◆ **Stored data**:
---+---

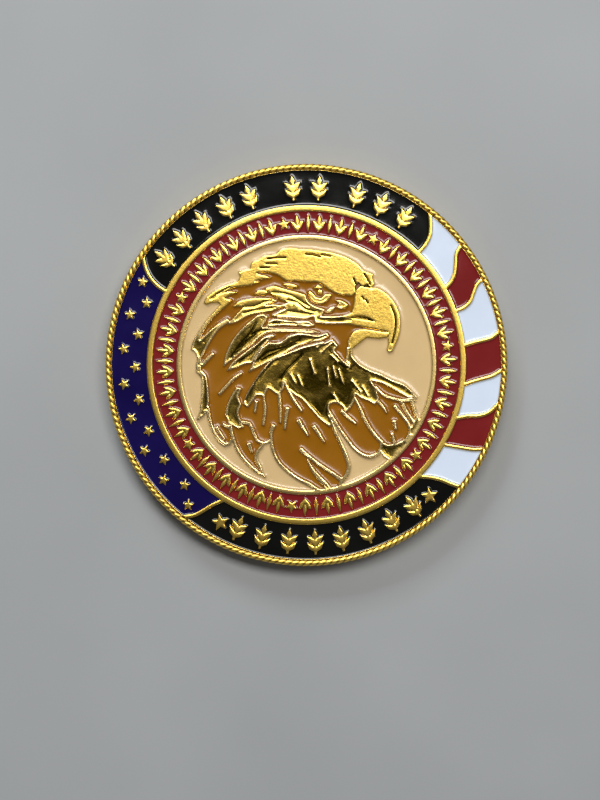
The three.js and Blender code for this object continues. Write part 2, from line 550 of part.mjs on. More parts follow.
function frontRelief() {
  const bottom = POCKET_FLOOR - ROOT_DEPTH;
  const outlines = [...bandOutlines(0), ...verseOutlines(0), ...eagleOutlines(0)];
  const raised = joined([
    ring(VERSE_OUTER + OUTER_RING_WIDTH, VERSE_OUTER, bottom, METAL_TOP),
    ring(VERSE_INNER, FIELD_RADIUS, bottom, METAL_TOP),
    ...outlines.map((outline) => prism(outline, bottom, METAL_TOP)),
  ]);
  const grooves = Object.values(EAGLE_GROOVES).map((points) => {
    const line = scaledToField(points).map(([x, y]) => [x, y, GROOVE_WIDTH]);
    return lineOutline(line);
  });
  grooves.push(scaledToField(MOUTH_GROOVE));
  return raised.subtract(joined(grooves.map((groove) => prism(groove, POCKET_FLOOR, COIN_THICKNESS))));
}

// The reverse: an open wreath of two branches round a star
function reverseRelief() {
  const top = REVERSE_DEPTH + ROOT_DEPTH;
  const bottom = REVERSE_DEPTH - REVERSE_RELIEF;
  const outlines = [placed(star(REVERSE_STAR_RADIUS), [0, 0], 90)];
  for (let i = 0; i < WREATH_LEAVES; i++) {
    const climb = -72 + (132 * i) / (WREATH_LEAVES - 1);
    for (const side of [0, 1]) {
      const angle = side ? 180 - climb : climb;
      const forward = side ? -90 : 90;
      const outward = side ? 30 : -30;
      const lean = i % 2 ? outward : -outward;
      const radius = WREATH_RADIUS + (i % 2 ? 1 : -1) * WREATH_LEAF_WIDTH * 0.6;
      const outline = leaf(WREATH_LEAF_LENGTH, WREATH_LEAF_WIDTH);
      outlines.push(placed(outline, polar(radius, angle), angle + forward + lean));
    }
  }
  return joined(outlines.map((outline) => prism(outline, bottom, top)));
}

// Enamel: the ring-shaped or round space between two radii, less the raised metal grown by the
// bond gap, falls apart into one solid for each pocket that the enamel fills.
function puddles(outer, inner, top, outlines) {
  const bottom = POCKET_FLOOR + BOND_GAP;
  const space = inner
    ? ring(outer - BOND_GAP, inner + BOND_GAP, bottom, top)
    : prism(circle(outer - BOND_GAP), bottom, top);
  const metal = outlines.map((outline) => prism(outline, POCKET_FLOOR, METAL_TOP));
  return space.subtract(joined(metal)).decompose();
}

// The puddle that lies over the point [x, y]
function puddleAt(candidates, [x, y]) {
  const probe = prism(placed(leaf(0.1, 0.1), [x, y], 90), POCKET_FLOOR, METAL_TOP);
  return candidates.find((candidate) => !candidate.intersect(probe).isEmpty());
}

// Materials and the finished group

function enamelMaterial(name) {
  const word = Object.keys(ENAMEL_COLOURS).find((colour) => name.includes(colour));
  return new THREE.MeshStandardMaterial({ color: ENAMEL_COLOURS[word], roughness: 0.25, metalness: 0 });
}

function namedMesh(name, solid, material) {
  const mesh = new THREE.Mesh(geometryOf(solid), material);
  mesh.name = name;
  return mesh;
}

const coin = new THREE.Group();
coin.name = "challenge_coin";

const gold = new THREE.MeshStandardMaterial({ color: GOLD, roughness: 0.28, metalness: 1 });
coin.add(namedMesh("coin_body", joined([blank(), frontRelief(), reverseRelief()]), gold));

const bandPuddles = puddles(BAND_OUTER, BAND_INNER, ENAMEL_TOP, bandOutlines(BOND_GAP));
for (const [name, angle] of Object.entries(BAND_SEEDS)) {
  coin.add(namedMesh(name, puddleAt(bandPuddles, polar(acrossBand(0.5), angle)), enamelMaterial(name)));
}

const [verseEnamel] = puddles(VERSE_OUTER, VERSE_INNER, ENAMEL_TOP, verseOutlines(BOND_GAP));
coin.add(namedMesh("verse_ring_red_enamel", verseEnamel, enamelMaterial("red")));

const fieldPuddles = puddles(FIELD_RADIUS, 0, FIELD_TOP, eagleOutlines(BOND_GAP));
for (const [name, point] of Object.entries(FIELD_SEEDS)) {
  const [place] = scaledToField([point]);
  coin.add(namedMesh(name, puddleAt(fieldPuddles, place), enamelMaterial(name)));
}

export default coin;
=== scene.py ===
import json
import math

import bpy
import numpy as np
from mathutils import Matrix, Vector, kdtree
from mathutils.geometry import delaunay_2d_cdt


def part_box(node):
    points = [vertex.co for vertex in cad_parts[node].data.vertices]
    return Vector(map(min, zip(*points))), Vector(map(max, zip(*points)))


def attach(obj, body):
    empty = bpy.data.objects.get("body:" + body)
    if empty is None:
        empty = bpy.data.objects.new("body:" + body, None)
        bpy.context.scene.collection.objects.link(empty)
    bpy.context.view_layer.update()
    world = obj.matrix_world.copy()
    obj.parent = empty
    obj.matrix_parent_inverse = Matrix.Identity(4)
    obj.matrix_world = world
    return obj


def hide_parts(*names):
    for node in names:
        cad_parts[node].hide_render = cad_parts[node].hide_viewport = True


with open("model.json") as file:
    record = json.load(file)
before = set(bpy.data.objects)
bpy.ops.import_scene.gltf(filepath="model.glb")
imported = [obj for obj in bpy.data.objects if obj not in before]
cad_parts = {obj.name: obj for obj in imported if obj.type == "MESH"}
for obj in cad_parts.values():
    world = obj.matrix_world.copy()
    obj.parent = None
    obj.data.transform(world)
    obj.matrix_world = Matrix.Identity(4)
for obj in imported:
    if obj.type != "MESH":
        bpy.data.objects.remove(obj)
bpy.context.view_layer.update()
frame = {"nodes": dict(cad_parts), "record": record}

MM = 0.001

# Relief, in mm
OUTLINE_STEP = 0.1  # spacing of points along an outline
CORNER_DEGREES = 38  # an outline turns a sharp corner where it turns by more than this
EDGE_ROUND = 0.022  # a metal edge is rounded down by this much
EDGE_RUN = 0.09  # and over this width
WALL_RUN = 0.05  # a wall leans out by this much from its top to below the enamel
WALL_SINK = 0.1  # depth of the wall's foot below the enamel
MENISCUS_RISE = 0.07  # the rings' enamel climbs a wall by this much
MENISCUS_RUN = 0.08  # and most of the climb is this near to the wall
FIELD_RISE = 0.13  # the centre field's enamel climbs more
FIELD_RUN = 0.15  # and over a wider run
ENAMEL_SKIN = 0.12  # thickness of an enamel piece below its surface
STROKE_WIDTH = 0.15  # half the width of an engraved or raised stroke on the plumage
DISH_DEPTH = 0.045  # the middle of a feather is sunk this far below its outline
DISH_START = 0.07  # distance in from the outline at which it starts to sink
DISH_RUN = 0.2  # and the width over which it sinks
HIGHLIGHT_WIDTH = 0.1  # width of the painted highlight, a pale outline, along a feather's edge
ROPE_STRANDS = 183
ROPE_LEAN = 1.3  # strands that one strand leans over from the rope's outside to its inside
ROPE_GROOVE = 0.32  # depth of the grooves as a share of the rope's radius
STRAND_POWER = 0.6  # below 1 makes a strand fuller than a sine
INNER_FLANK_SHADE = (-0.88, -0.6)  # painted shade darkens the rope over this span of its section on the coin's side
OUTER_FLANK_SHADE = (-0.3, 0.4)  # and over this one on the outside; -1 is its top and 1 its underside
SIDE_INSET = 0.35  # the plain side lies this share of the rope's radius inside its crest
ROPE_SECTION = 14  # points round the rope's section
STRAND_POINTS = 8  # points along the rope from one strand to the next
RIM_POINTS = 720  # round the coin's side
ROUND_POINTS = 180  # round the pockets' outer edge on each face
FRONT_ROWS = (0.05, 0.13, 0.27, -0.05, -0.14, -0.26)  # rows of points beside each outline
FRONT_SPACING = 0.42  # of the points between them
BACK_ROWS = (0.08, -0.08)
BACK_SPACING = 0.7
RAISED_OUTSIDE = 0  # outside its outermost outline a relief is raised metal

# Painted shade darkening the plumage and painted highlight along its pale edges, in mm
CROWN_FADE = (4.2, 7.5)  # going up over these heights, the plumage gives way to the crown
BEAK_FADE_X = (3.9, 5)  # and to the right over these, to the beak
BEAK_FADE_Y = (-0.6, 0.8)  # above these heights only
BREAST = (1.4, -2.6)  # where the painted shade is deepest
BREAST_SPREAD = (4.6, 3.8)
BREAST_SHADE = 1.6  # over 1, so that the painted shade is full over a wide patch
PLUMAGE_SHADE = 0.78  # share of the painted shade on the rest of the plumage
SHADE_FADE = (7, 3)  # going down the head, the painted shade starts at this height and is reached in full at this one
STROKE_RISE = 0.05  # a stroke this high or deep is marked in full
STROKE_SHADE = 0.5  # share of painted shade in an engraved stroke
SLIT_SHADE = 0.75  # and of painted shade in the slits cut through the eagle's metal
RING_HIGHLIGHT = 0.6  # share of the painted highlight, a paler gold, on the ring round the centre field
RING_SPAN = (-0.03, 0.5)  # that ring, from the field's edge
FEATHER_OUTLINE = 2 * HIGHLIGHT_WIDTH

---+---

◆ **Task goal**:
The lines to transcribe begin at the line with "VERSE_INNER, ENAMEL_TOP, verseOutlines(BOND_GAP));" and end at the line with "obj.matrix_world = Matrix.Identity(4)"; copy them exactly, both ends included.

◆ **Expected answer**:
const [verseEnamel] = puddles(VERSE_OUTER, VERSE_INNER, ENAMEL_TOP, verseOutlines(BOND_GAP));
coin.add(namedMesh("verse_ring_red_enamel", verseEnamel, enamelMaterial("red")));

const fieldPuddles = puddles(FIELD_RADIUS, 0, FIELD_TOP, eagleOutlines(BOND_GAP));
for (const [name, point] of Object.entries(FIELD_SEEDS)) {
  const [place] = scaledToField([point]);
  coin.add(namedMesh(name, puddleAt(fieldPuddles, place), enamelMaterial(name)));
}

export default coin;
=== scene.py ===
import json
import math

import bpy
import numpy as np
from mathutils import Matrix, Vector, kdtree
from mathutils.geometry import delaunay_2d_cdt


def part_box(node):
    points = [vertex.co for vertex in cad_parts[node].data.vertices]
    return Vector(map(min, zip(*points))), Vector(map(max, zip(*points)))


def attach(obj, body):
    empty = bpy.data.objects.get("body:" + body)
    if empty is None:
        empty = bpy.data.objects.new("body:" + body, None)
        bpy.context.scene.collection.objects.link(empty)
    bpy.context.view_layer.update()
    world = obj.matrix_world.copy()
    obj.parent = empty
    obj.matrix_parent_inverse = Matrix.Identity(4)
    obj.matrix_world = world
    return obj


def hide_parts(*names):
    for node in names:
        cad_parts[node].hide_render = cad_parts[node].hide_viewport = True


with open("model.json") as file:
    record = json.load(file)
before = set(bpy.data.objects)
bpy.ops.import_scene.gltf(filepath="model.glb")
imported = [obj for obj in bpy.data.objects if obj not in before]
cad_parts = {obj.name: obj for obj in imported if obj.type == "MESH"}
for obj in cad_parts.values():
    world = obj.matrix_world.copy()
    obj.parent = None
    obj.data.transform(world)
    obj.matrix_world = Matrix.Identity(4)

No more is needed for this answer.